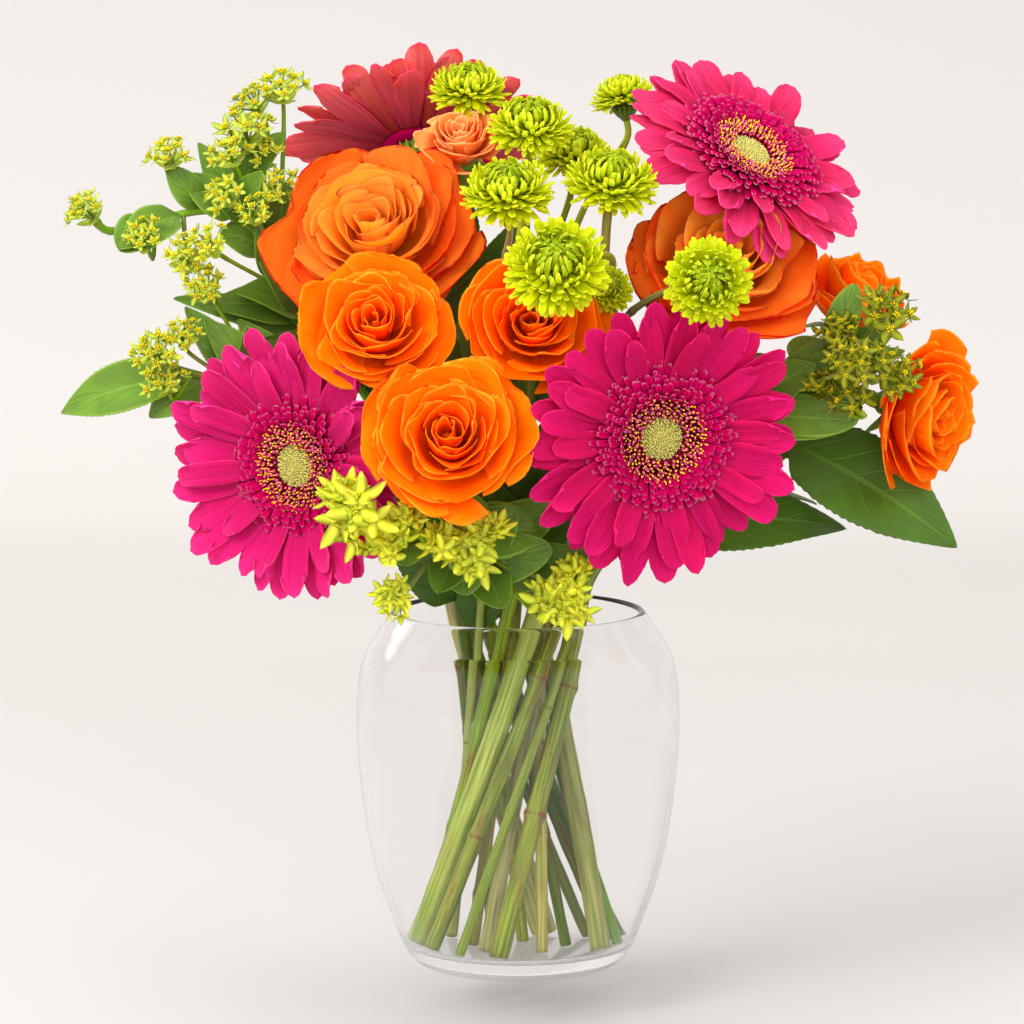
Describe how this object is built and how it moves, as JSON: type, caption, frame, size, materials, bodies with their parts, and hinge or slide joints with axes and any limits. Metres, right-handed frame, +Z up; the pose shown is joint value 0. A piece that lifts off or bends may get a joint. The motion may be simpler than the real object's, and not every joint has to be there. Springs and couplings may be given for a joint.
{
  "type": "gerberas in a vase",
  "caption": "Full-bellied clear glass vase of water with a mixed bunch: pink gerberas, orange roses, green button chrysanthemums and thorow-wax.",
  "frame": {"origin": "centre of the vase's foot, on the surface that it stands on", "axes": "+Z up; the side seen in the picture faces -Y, with +X to its right"},
  "size_m": [0.3856, 0.2523, 0.3894],
  "materials": {
    "clear_glass": "clear, smooth blown glass",
    "water": "clear, still water",
    "gerbera_petal": "hot pink, satin, lengthwise folds",
    "gerbera_disc": "khaki green, fuzzy florets",
    "orange_petal": "orange, soft satin",
    "two_tone_petal": "yellow orange with red-orange edges, soft satin",
    "button_petal": "lime green, matt",
    "thorow_wax": "yellow green, matt",
    "green_stem": "green, waxy"
  },
  "bodies": {
    "root": {"button_1": "button_petal", "button_2": "button_petal", "button_3": "button_petal", "button_4": "button_petal", "button_5": "button_petal", "button_6": "button_petal", "button_7": "button_petal", "button_8": "button_petal", "button_9": "button_petal", "button_back_stem": "green_stem", "button_left_stem": "green_stem", "button_right_stem": "green_stem", "gerbera_back_disc": "gerbera_disc", "gerbera_back_petals": "gerbera_petal", "gerbera_back_stem": "green_stem", "gerbera_front_left_disc": "gerbera_disc", "gerbera_front_left_petals": "gerbera_petal", "gerbera_front_left_stem": "green_stem", "gerbera_front_right_disc": "gerbera_disc", "gerbera_front_right_petals": "gerbera_petal", "gerbera_front_right_stem": "green_stem", "gerbera_right_top_disc": "gerbera_disc", "gerbera_right_top_petals": "gerbera_petal", "gerbera_right_top_stem": "green_stem", "rose_large_left": "two_tone_petal", "rose_large_left_stem": "green_stem", "rose_large_right": "two_tone_petal", "rose_large_right_stem": "green_stem", "rose_right": "orange_petal", "rose_right_back": "orange_petal", "rose_right_stem": "green_stem", "rose_small_top": "orange_petal", "rose_small_top_stem": "green_stem", "rose_spray_front": "orange_petal", "rose_spray_left_stem": "green_stem", "rose_spray_right_stem": "green_stem", "rose_spray_upper_left": "orange_petal", "rose_spray_upper_right": "orange_petal", "thorow_wax_front": "thorow_wax", "thorow_wax_left_lower": "thorow_wax", "thorow_wax_left_upper": "thorow_wax", "thorow_wax_right": "thorow_wax", "vase": "clear_glass", "water": "water"}
  },
  "joints": []
}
□ □ □ □ □ □ □
§ **PROBLEM TO WORK ON**
Check every line of the data, and copy the ones that contain "with".

§ **EXERCISE OUTPUT**
Describe how this object is built and how it moves, as JSON: type, caption, frame, size, materials, bodies with their parts, and hinge or slide joints with axes and any limits. Metres, right-handed frame, +Z up; the pose shown is joint value 0. A piece that lifts off or bends may get a joint. The motion may be simpler than the real object's, and not every joint has to be there. Springs and couplings may be given for a joint.
  "caption": "Full-bellied clear glass vase of water with a mixed bunch: pink gerberas, orange roses, green button chrysanthemums and thorow-wax.",
  "frame": {"origin": "centre of the vase's foot, on the surface that it stands on", "axes": "+Z up; the side seen in the picture faces -Y, with +X to its right"},
    "two_tone_petal": "yellow orange with red-orange edges, soft satin",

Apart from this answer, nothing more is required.